* _WORK TO DO_
Write out the whole listing exactly as it stands.

::::::

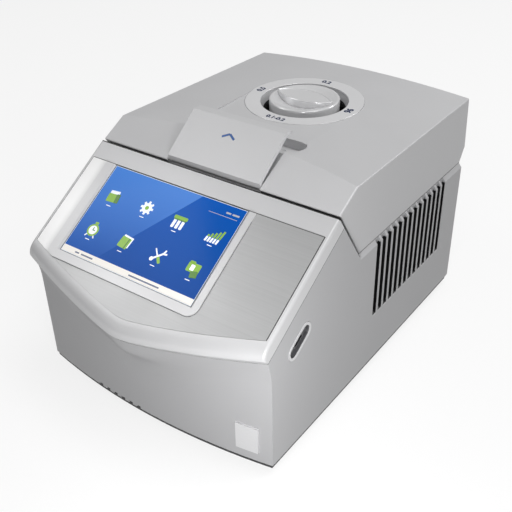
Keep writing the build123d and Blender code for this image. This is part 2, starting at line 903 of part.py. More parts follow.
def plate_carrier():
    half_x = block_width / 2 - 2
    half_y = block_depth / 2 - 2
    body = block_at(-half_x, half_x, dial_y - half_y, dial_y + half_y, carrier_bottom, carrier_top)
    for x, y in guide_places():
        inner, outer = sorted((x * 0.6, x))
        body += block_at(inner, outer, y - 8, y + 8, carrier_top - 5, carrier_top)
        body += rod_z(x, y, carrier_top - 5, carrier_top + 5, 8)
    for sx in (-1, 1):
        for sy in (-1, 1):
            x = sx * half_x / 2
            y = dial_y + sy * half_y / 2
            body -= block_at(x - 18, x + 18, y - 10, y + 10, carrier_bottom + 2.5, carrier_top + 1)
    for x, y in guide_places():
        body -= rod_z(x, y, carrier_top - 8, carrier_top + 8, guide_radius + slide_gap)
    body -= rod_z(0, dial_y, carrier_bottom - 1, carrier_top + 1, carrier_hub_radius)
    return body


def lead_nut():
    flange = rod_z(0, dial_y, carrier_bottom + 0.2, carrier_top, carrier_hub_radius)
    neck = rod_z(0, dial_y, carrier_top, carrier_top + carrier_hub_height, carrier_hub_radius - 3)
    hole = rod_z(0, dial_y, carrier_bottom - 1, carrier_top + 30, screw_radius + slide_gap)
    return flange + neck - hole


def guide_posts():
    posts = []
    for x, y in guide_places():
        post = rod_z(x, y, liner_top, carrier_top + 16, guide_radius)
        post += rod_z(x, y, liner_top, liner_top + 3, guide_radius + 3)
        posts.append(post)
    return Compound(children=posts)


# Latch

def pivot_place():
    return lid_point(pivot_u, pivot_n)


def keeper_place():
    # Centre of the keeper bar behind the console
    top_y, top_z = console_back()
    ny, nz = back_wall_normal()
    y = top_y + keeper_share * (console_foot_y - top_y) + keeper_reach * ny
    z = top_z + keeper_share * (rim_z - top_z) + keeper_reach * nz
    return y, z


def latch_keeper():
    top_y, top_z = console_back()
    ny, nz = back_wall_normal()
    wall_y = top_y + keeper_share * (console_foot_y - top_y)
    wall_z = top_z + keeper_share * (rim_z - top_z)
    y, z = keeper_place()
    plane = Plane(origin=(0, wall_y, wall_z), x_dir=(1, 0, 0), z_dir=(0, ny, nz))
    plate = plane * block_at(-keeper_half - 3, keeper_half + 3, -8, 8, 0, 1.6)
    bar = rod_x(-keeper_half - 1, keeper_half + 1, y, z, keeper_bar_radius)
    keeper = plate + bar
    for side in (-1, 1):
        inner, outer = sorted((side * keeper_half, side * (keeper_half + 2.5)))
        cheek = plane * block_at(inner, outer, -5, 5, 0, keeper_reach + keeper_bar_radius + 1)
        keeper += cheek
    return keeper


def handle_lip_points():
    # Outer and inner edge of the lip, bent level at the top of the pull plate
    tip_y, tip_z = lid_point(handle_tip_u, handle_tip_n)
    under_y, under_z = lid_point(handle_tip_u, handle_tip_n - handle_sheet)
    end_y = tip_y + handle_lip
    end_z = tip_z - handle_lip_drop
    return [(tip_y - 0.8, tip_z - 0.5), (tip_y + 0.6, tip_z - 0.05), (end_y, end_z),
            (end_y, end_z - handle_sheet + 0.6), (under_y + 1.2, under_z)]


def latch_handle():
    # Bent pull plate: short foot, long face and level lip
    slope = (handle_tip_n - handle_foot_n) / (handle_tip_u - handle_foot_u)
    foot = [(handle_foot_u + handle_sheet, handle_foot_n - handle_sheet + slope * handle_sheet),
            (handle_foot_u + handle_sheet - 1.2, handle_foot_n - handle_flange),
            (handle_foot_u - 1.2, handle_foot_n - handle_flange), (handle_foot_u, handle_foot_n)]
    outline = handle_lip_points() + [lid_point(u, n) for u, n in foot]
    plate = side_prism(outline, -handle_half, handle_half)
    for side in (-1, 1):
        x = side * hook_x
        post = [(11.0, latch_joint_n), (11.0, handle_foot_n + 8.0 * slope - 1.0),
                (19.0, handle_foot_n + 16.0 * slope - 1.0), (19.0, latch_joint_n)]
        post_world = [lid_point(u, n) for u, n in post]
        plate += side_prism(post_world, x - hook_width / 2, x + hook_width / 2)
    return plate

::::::

* _RESULT FOR THIS TASK_
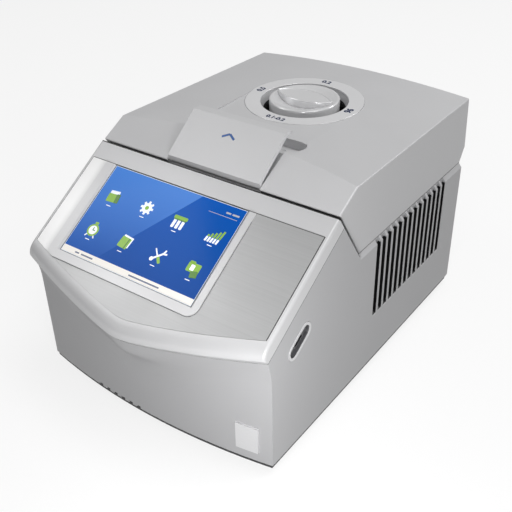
Keep writing the build123d and Blender code for this image. This is part 2, starting at line 903 of part.py. More parts follow.
def plate_carrier():
    half_x = block_width / 2 - 2
    half_y = block_depth / 2 - 2
    body = block_at(-half_x, half_x, dial_y - half_y, dial_y + half_y, carrier_bottom, carrier_top)
    for x, y in guide_places():
        inner, outer = sorted((x * 0.6, x))
        body += block_at(inner, outer, y - 8, y + 8, carrier_top - 5, carrier_top)
        body += rod_z(x, y, carrier_top - 5, carrier_top + 5, 8)
    for sx in (-1, 1):
        for sy in (-1, 1):
            x = sx * half_x / 2
            y = dial_y + sy * half_y / 2
            body -= block_at(x - 18, x + 18, y - 10, y + 10, carrier_bottom + 2.5, carrier_top + 1)
    for x, y in guide_places():
        body -= rod_z(x, y, carrier_top - 8, carrier_top + 8, guide_radius + slide_gap)
    body -= rod_z(0, dial_y, carrier_bottom - 1, carrier_top + 1, carrier_hub_radius)
    return body


def lead_nut():
    flange = rod_z(0, dial_y, carrier_bottom + 0.2, carrier_top, carrier_hub_radius)
    neck = rod_z(0, dial_y, carrier_top, carrier_top + carrier_hub_height, carrier_hub_radius - 3)
    hole = rod_z(0, dial_y, carrier_bottom - 1, carrier_top + 30, screw_radius + slide_gap)
    return flange + neck - hole


def guide_posts():
    posts = []
    for x, y in guide_places():
        post = rod_z(x, y, liner_top, carrier_top + 16, guide_radius)
        post += rod_z(x, y, liner_top, liner_top + 3, guide_radius + 3)
        posts.append(post)
    return Compound(children=posts)


# Latch

def pivot_place():
    return lid_point(pivot_u, pivot_n)


def keeper_place():
    # Centre of the keeper bar behind the console
    top_y, top_z = console_back()
    ny, nz = back_wall_normal()
    y = top_y + keeper_share * (console_foot_y - top_y) + keeper_reach * ny
    z = top_z + keeper_share * (rim_z - top_z) + keeper_reach * nz
    return y, z


def latch_keeper():
    top_y, top_z = console_back()
    ny, nz = back_wall_normal()
    wall_y = top_y + keeper_share * (console_foot_y - top_y)
    wall_z = top_z + keeper_share * (rim_z - top_z)
    y, z = keeper_place()
    plane = Plane(origin=(0, wall_y, wall_z), x_dir=(1, 0, 0), z_dir=(0, ny, nz))
    plate = plane * block_at(-keeper_half - 3, keeper_half + 3, -8, 8, 0, 1.6)
    bar = rod_x(-keeper_half - 1, keeper_half + 1, y, z, keeper_bar_radius)
    keeper = plate + bar
    for side in (-1, 1):
        inner, outer = sorted((side * keeper_half, side * (keeper_half + 2.5)))
        cheek = plane * block_at(inner, outer, -5, 5, 0, keeper_reach + keeper_bar_radius + 1)
        keeper += cheek
    return keeper


def handle_lip_points():
    # Outer and inner edge of the lip, bent level at the top of the pull plate
    tip_y, tip_z = lid_point(handle_tip_u, handle_tip_n)
    under_y, under_z = lid_point(handle_tip_u, handle_tip_n - handle_sheet)
    end_y = tip_y + handle_lip
    end_z = tip_z - handle_lip_drop
    return [(tip_y - 0.8, tip_z - 0.5), (tip_y + 0.6, tip_z - 0.05), (end_y, end_z),
            (end_y, end_z - handle_sheet + 0.6), (under_y + 1.2, under_z)]


def latch_handle():
    # Bent pull plate: short foot, long face and level lip
    slope = (handle_tip_n - handle_foot_n) / (handle_tip_u - handle_foot_u)
    foot = [(handle_foot_u + handle_sheet, handle_foot_n - handle_sheet + slope * handle_sheet),
            (handle_foot_u + handle_sheet - 1.2, handle_foot_n - handle_flange),
            (handle_foot_u - 1.2, handle_foot_n - handle_flange), (handle_foot_u, handle_foot_n)]
    outline = handle_lip_points() + [lid_point(u, n) for u, n in foot]
    plate = side_prism(outline, -handle_half, handle_half)
    for side in (-1, 1):
        x = side * hook_x
        post = [(11.0, latch_joint_n), (11.0, handle_foot_n + 8.0 * slope - 1.0),
                (19.0, handle_foot_n + 16.0 * slope - 1.0), (19.0, latch_joint_n)]
        post_world = [lid_point(u, n) for u, n in post]
        plate += side_prism(post_world, x - hook_width / 2, x + hook_width / 2)
    return plate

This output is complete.